* Start *

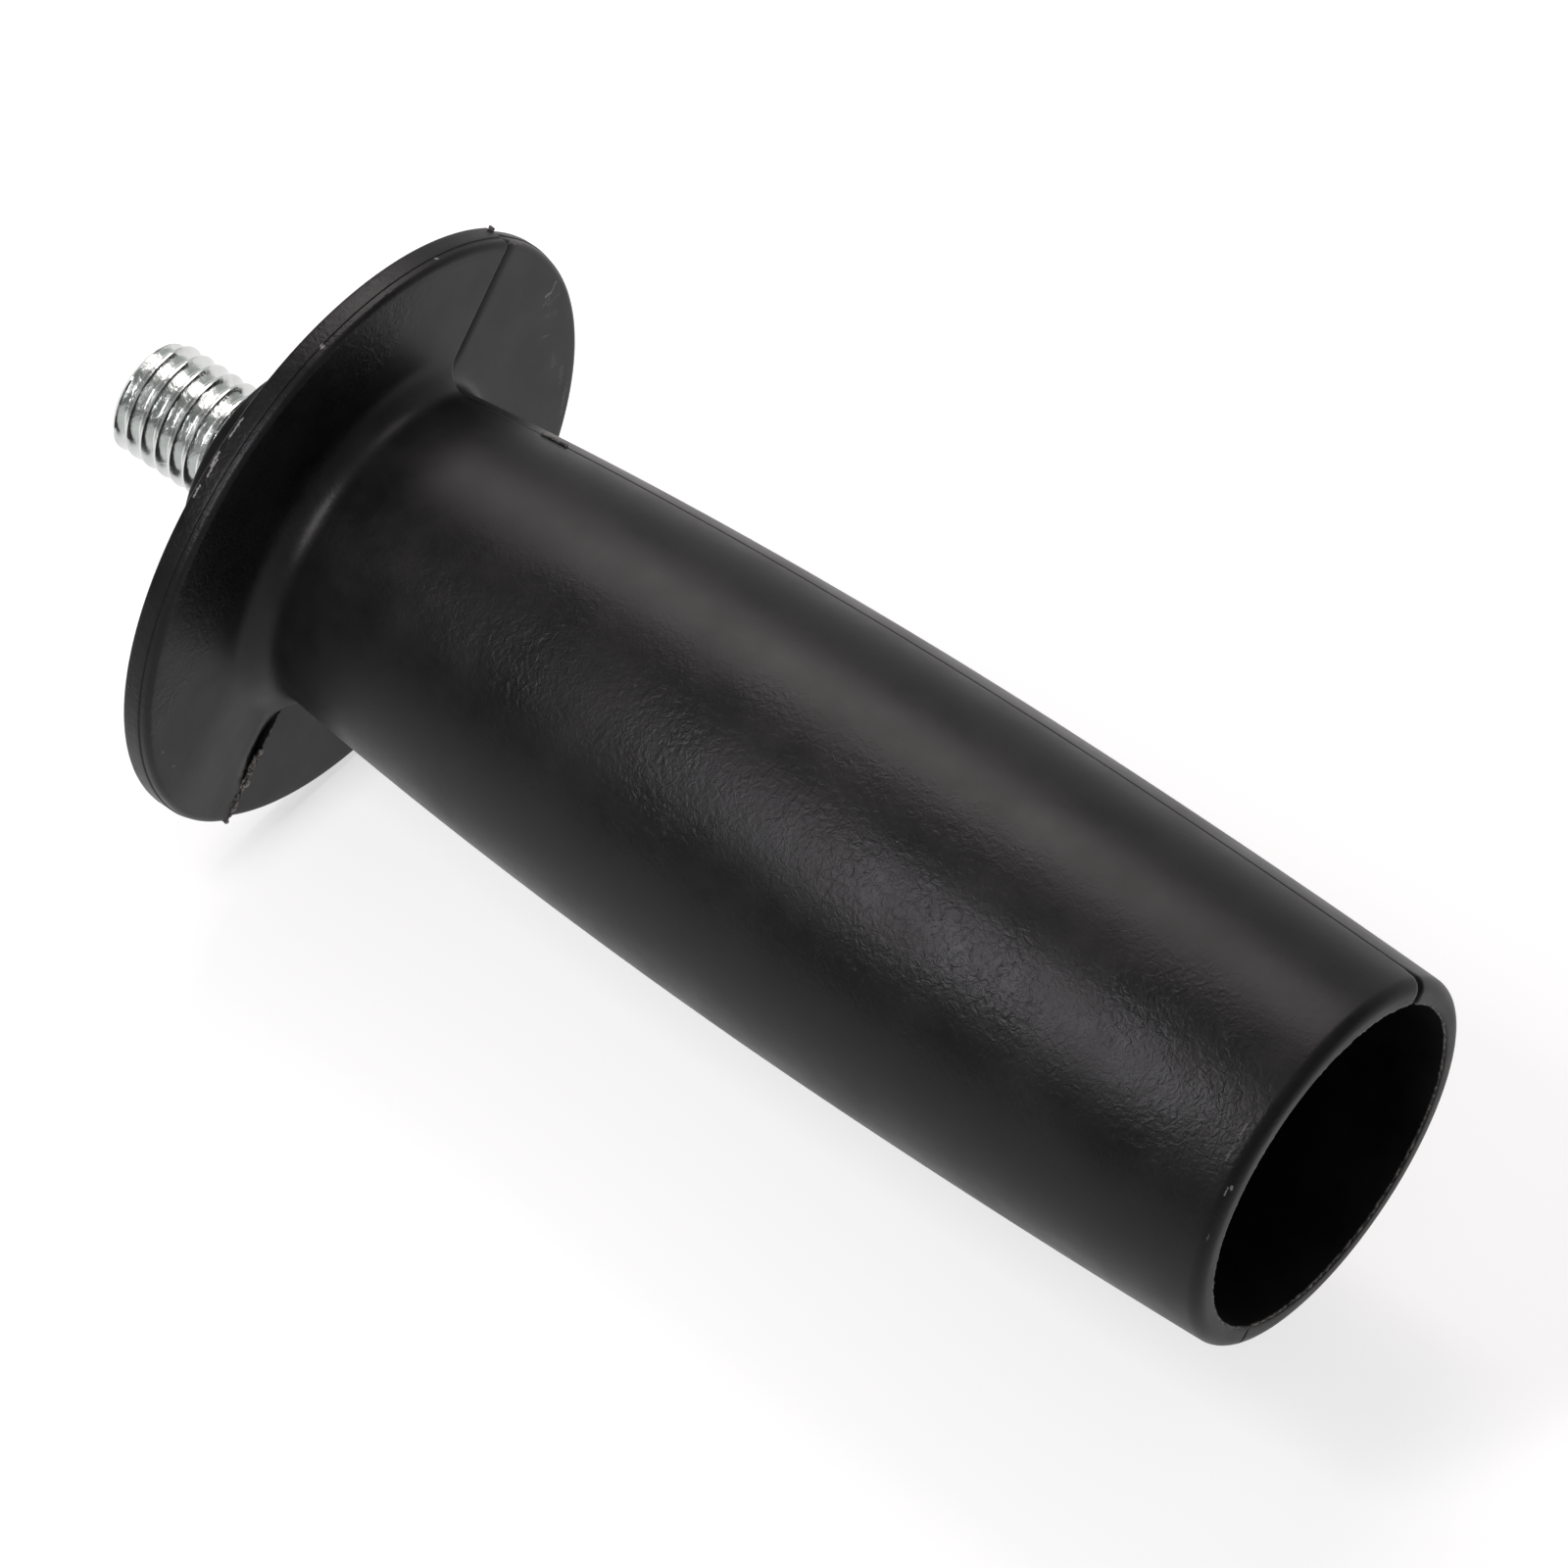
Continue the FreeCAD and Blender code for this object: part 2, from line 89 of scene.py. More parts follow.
# Grip and bore. The two mould halves' outlines meet at a common station of the neck
NECK_FILLET = 2.4
FAR_NECK_FILLET = 1.2
NECK_COMMON = 14.9
NECK_FOOT_POINTS = 14
NECK_RADIUS = 13.75
WAIST_STATION = 32.0
WAIST_RADIUS = 15.66
BELLY_STATION = 71.1
BELLY_RADIUS = 17.05
MOUTH_STATION = 107.9
MOUTH_RADIUS = 16.3
MOUTH_EDGE = 1.15
LIP_EDGE = 0.3
BORE_MOUTH_RADIUS = 14.3
BORE_FLOOR_STATION = 26.0
BORE_FLOOR_RADIUS = 12.3
BORE_FLOOR_EDGE = 1.5
SEAT_FLATS = 16.2

# Mould's parting line: the near half runs up to it, and the far half on from it. Its groove's depth falls
# off by a power of the closeness to its middle
SPLIT_ANGLE = 41.5
SEAM_OFFSETS = [0.0, 0.04, 0.09, 0.15, 0.22, 0.32, 0.5, 0.8, 1.2]
SEAM_DEPTH = 0.16
SEAM_HALF_WIDTH = 0.2
SEAM_POWER = 1.5
PLAIN_COLUMNS = 150
NOTCH_DEPTH = 0.75
NOTCH_LENGTH = 1.7
NOTCH_HALF_WIDTH = 0.36

# The near half's flange sinks back towards the lower parting line, in a long sag that ends in a short
# valley. The valley deepens between two radii and loses most of its depth between two more. The far half
# dips where it passes under the near half at the upper line. Both fade out towards the neck
SAG = 0.6
SAG_REACH = 13.0
VALLEY = 0.68
VALLEY_REACH = 2.5
VALLEY_RISE = (15.0, 19.0)
VALLEY_FALL = (19.0, 24.0)
VALLEY_LOSS = 0.9
DIP = 0.9
DIP_REACH = 2.4
DROP_FOOT = (14.2, 16.7)

# Witness step behind the flange's front edge, left by the mould's face insert
WITNESS_BACK = 0.85
WITNESS_DROP = 0.1

# Flash along the parting line and round the bore: (station, radius, angle) at both ends, thickness,
# raggedness and seed
FLASH_STRIPS = [
    ((11.2, 26.5, -138.2), (11.3, 19.8, -138.0), 0.62, 0.75, 3),
    ((11.3, 25.2, -137.0), (11.35, 20.4, -136.8), 0.5, 0.95, 23),
    ((11.25, 20.6, -138.6), (11.3, 15.4, -138.7), 0.16, 0.6, 5),
    ((9.9, 26.8, 40.9), (10.3, 26.8, 41.2), 0.5, 0.3, 7),
    ((21.6, 14.92, 41.8), (24.0, 15.1, 41.8), 0.34, 0.5, 11),
    ((26.0, 15.2, 41.6), (104.0, 16.4, 41.6), 0.05, 0.9, 13),
    ((10.0, 26.55, -138.5), (11.3, 26.6, -138.3), 0.5, 0.4, 17),
    ((9.75, 26.6, -100.0), (9.75, 26.6, -137.0), 0.24, 0.8, 31),
    ((107.69, 14.35, -136.0), (107.69, 14.35, 38.0), 0.3, 0.4, 19),
    ((107.69, 14.35, 44.0), (107.69, 14.35, 219.0), 0.28, 0.5, 29)]
FLASH_STEP = 0.12
FLASH_SIDES = 6
RAGS_A_MM = 2.2

# The flash is lighter low on the flange and, less, at the mouth, partly from whitening and partly as painted
# light.
# Each lightening grows between two limits: how far down a point lies, less half its station, and its station
LOWER_DIRECTION = (-0.5, 0.0, -1.0)
LOWER_WHITENING_AND_PAINTED_LIGHT = (3.0, 8.0)
MOUTH_WHITENING_AND_PAINTED_LIGHT = (105.0, 107.0)
MOUTH_WHITENESS_AND_PAINTED_LIGHT = 0.6

# Leathery side of the grip: the angle of its middle, how far out along that angle it starts and is full, and
# the share of its wrinkles that is left elsewhere
LEATHER_ANGLE = -34.0
LEATHER_RISE = (13.2, 16.2)
WRINKLES_ELSEWHERE = 0.05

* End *

Everything from the first line through the line containing "SEAT_FLATS = 16.2" should be quoted exactly, and nothing beyond it.

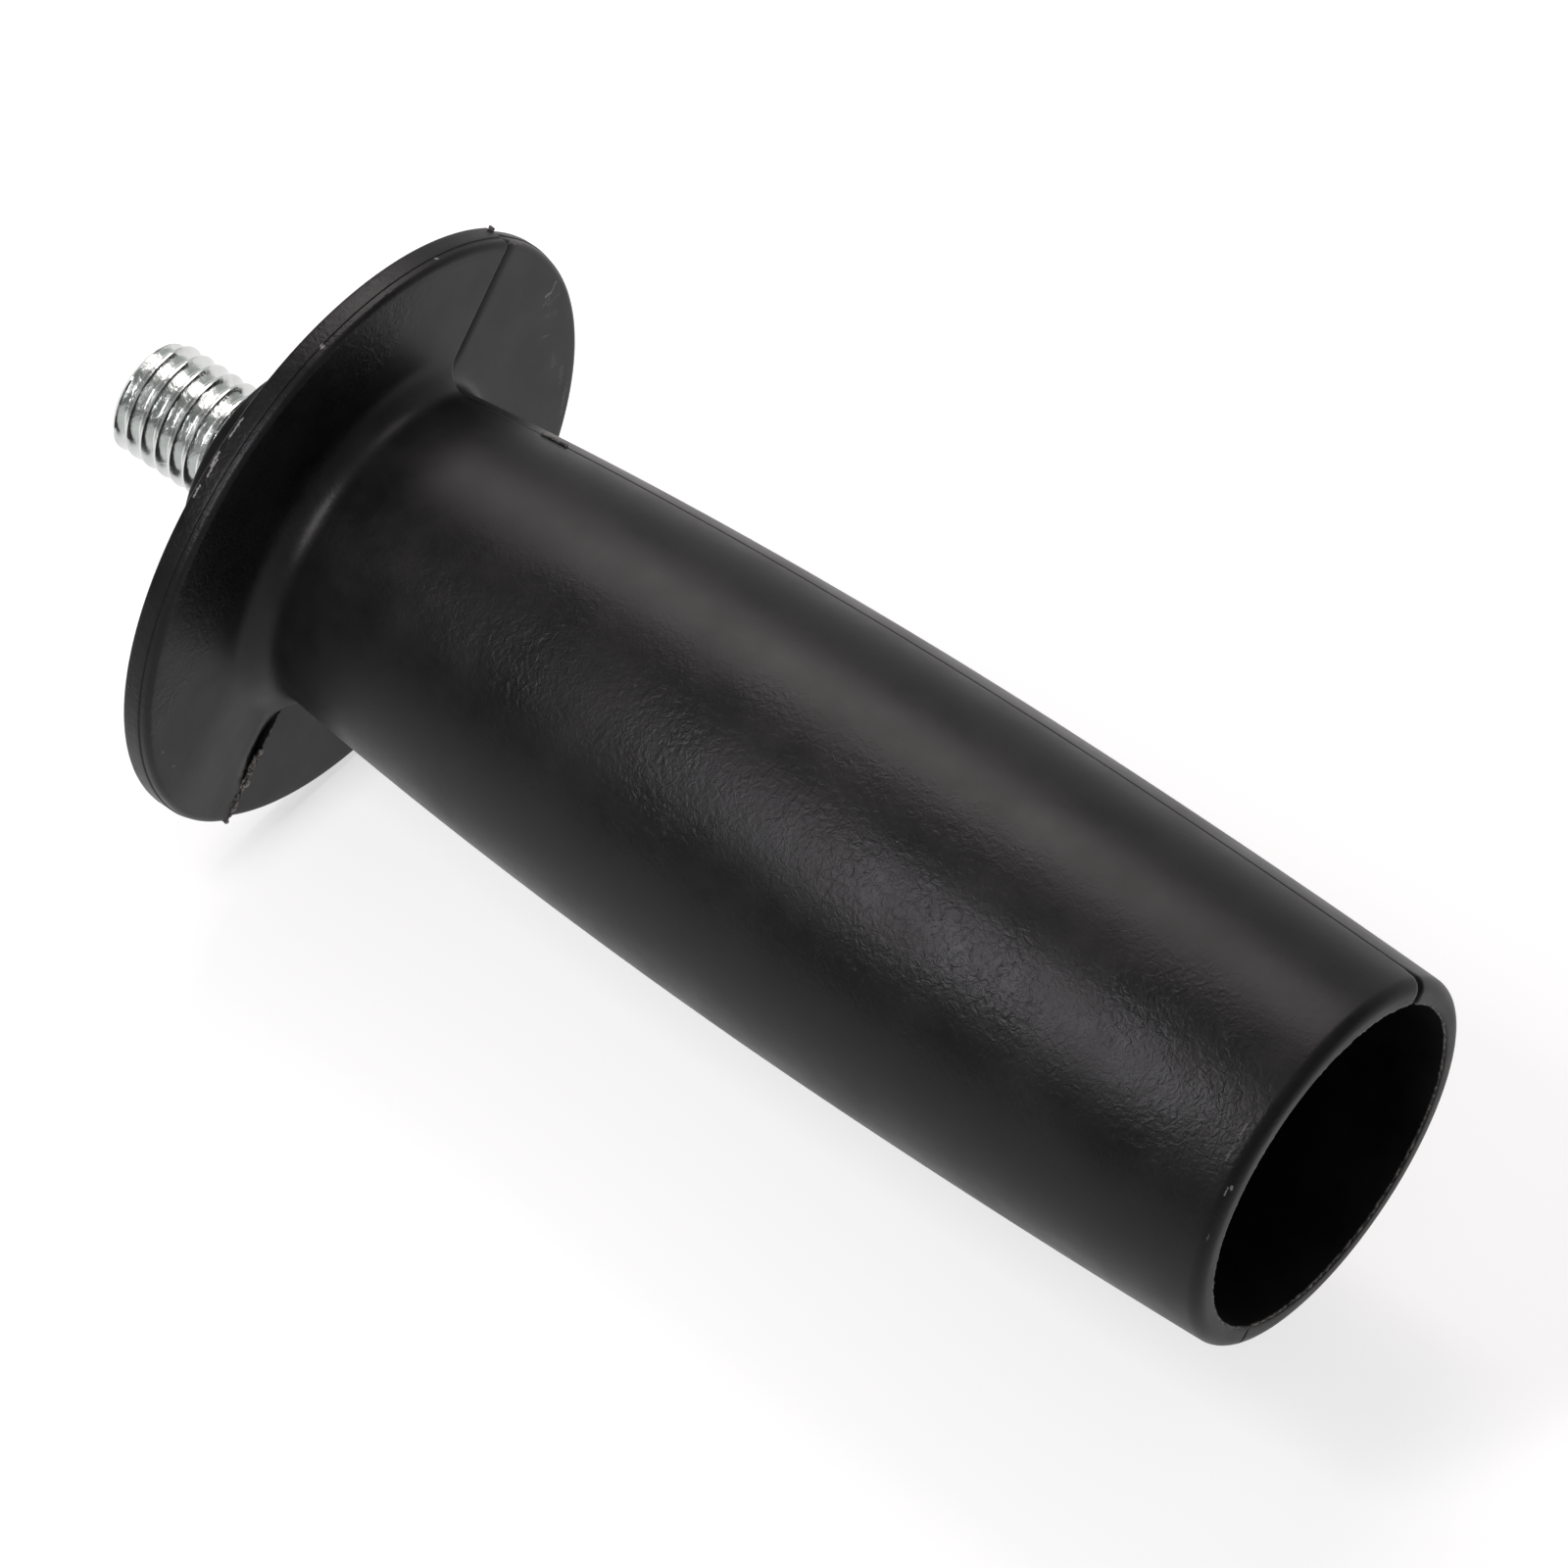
Continue the FreeCAD and Blender code for this object: part 2, from line 89 of scene.py. More parts follow.
# Grip and bore. The two mould halves' outlines meet at a common station of the neck
NECK_FILLET = 2.4
FAR_NECK_FILLET = 1.2
NECK_COMMON = 14.9
NECK_FOOT_POINTS = 14
NECK_RADIUS = 13.75
WAIST_STATION = 32.0
WAIST_RADIUS = 15.66
BELLY_STATION = 71.1
BELLY_RADIUS = 17.05
MOUTH_STATION = 107.9
MOUTH_RADIUS = 16.3
MOUTH_EDGE = 1.15
LIP_EDGE = 0.3
BORE_MOUTH_RADIUS = 14.3
BORE_FLOOR_STATION = 26.0
BORE_FLOOR_RADIUS = 12.3
BORE_FLOOR_EDGE = 1.5
SEAT_FLATS = 16.2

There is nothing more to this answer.